Ces principes, je veux les rappeler. Le premier d'entre eux, c'est l'égalité. L'entrée dans la fonction publique se fait par la voie du concours, qui garantit l'égal accès aux emplois publics et la sélection par la compétence ; le concours, comme moyen conciliant la sélection des plus aptes et la démocratisation de la fonction publique ; le concours, comme meilleur rempart au favoritisme et au clientélisme. Le deuxième principe, c'est l'indépendance. Les fonctionnaires doivent être protégés de la conjoncture et de l'arbitraire politiques. La fonction publique française repose ainsi sur le système dit de la carrière, où le grade est distinct de l'emploi. Le troisième principe est celui de la citoyenneté. Les fonctionnaires sont des citoyens qui disposent des mêmes droits et des mêmes devoirs que les autres citoyens : liberté d'opinion, droit syndical et droit de grève, tout cela se conciliant avec des obligations propres à la fonction publique en matière de neutralité, de déontologie, de discrétion ou d'information du public.

Monsieur le secrétaire d'État, votre réforme n'est pas une addition de dispositions techniques, de simplification ou de coordination, mais une rupture avec l'histoire longue de la fonction publique. En ouvrant très largement le recours au contrat, vous n'abolissez certes pas le statut – je ne l'ai d'ailleurs jamais dit – , mais vous faites le choix de la banalisation de la fonction publique et de l'exercice de l'État et, in fine, celui de l'affaiblissement de l'action publique.

D'ailleurs, selon des informations que vous démentez, mais que je maintiens, il se pourrait qu'avec votre réforme, nous atteignions jusqu'à 40 % d'agents contractuels dans la fonction publique – par le biais du fameux titre II de votre projet de loi et des décrets, qui seront sans doute rédigés de manière très souple, puisque, contrairement aux engagements pris, vous n'avez pas souhaité nous les communiquer au cours des débats.

Vous faites du contrat un parangon de modernité et le pivot de l'efficacité de l'action publique. J'y vois, à trop l'étendre, le risque de sa corruption. Le statut n'est pas d'abord protecteur des agents : il est, avant tout, protecteur de l'ordre républicain et de l'intérêt général. Avec le contrat, vous faites le choix du court terme, alors que l'urgence climatique commande la continuité de l'action publique et appelle à reconsidérer le temps long comme terrain de projets.

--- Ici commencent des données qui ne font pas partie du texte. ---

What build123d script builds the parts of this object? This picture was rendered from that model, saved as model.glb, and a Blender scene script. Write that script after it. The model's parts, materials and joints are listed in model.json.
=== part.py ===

Avec le contrat, concurrent du concours, vous prenez le risque de l'arbitraire, de la rupture d'égalité, du clientélisme dans le recrutement. Avec le contrat ouvert à la très grande majorité des emplois de direction des trois versants de la fonction publique, vous prenez le risque de la confusion entre les intérêts publics et les intérêts privés, à la faveur du pantouflage ou du rétro-pantouflage, et vous affaiblissez de concert les perspectives d'évolution professionnelle des fonctionnaires. Avec le contrat et ses avatars – ils sont nombreux dans votre projet de loi – , avec la possibilité de recourir aux ruptures conventionnelles ou de déplacer d'office certains fonctionnaires dans le privé en cas d'externalisation, vous ouvrez la voie au rétrécissement de l'action publique, là où se pose de façon inédite la question de son extension. Enfin, votre projet de loi affaiblira de manière inédite le dialogue social au sein de la fonction publique en fusionnant certaines instances, alors même que la santé au travail est un enjeu primordial.

Monsieur le secrétaire d'État, votre projet de loi a fait l'objet d'un rejet unanime des neuf organisations syndicales de la fonction publique ; il fera également l'objet d'un rejet unanime des députés du groupe Socialistes et apparentés.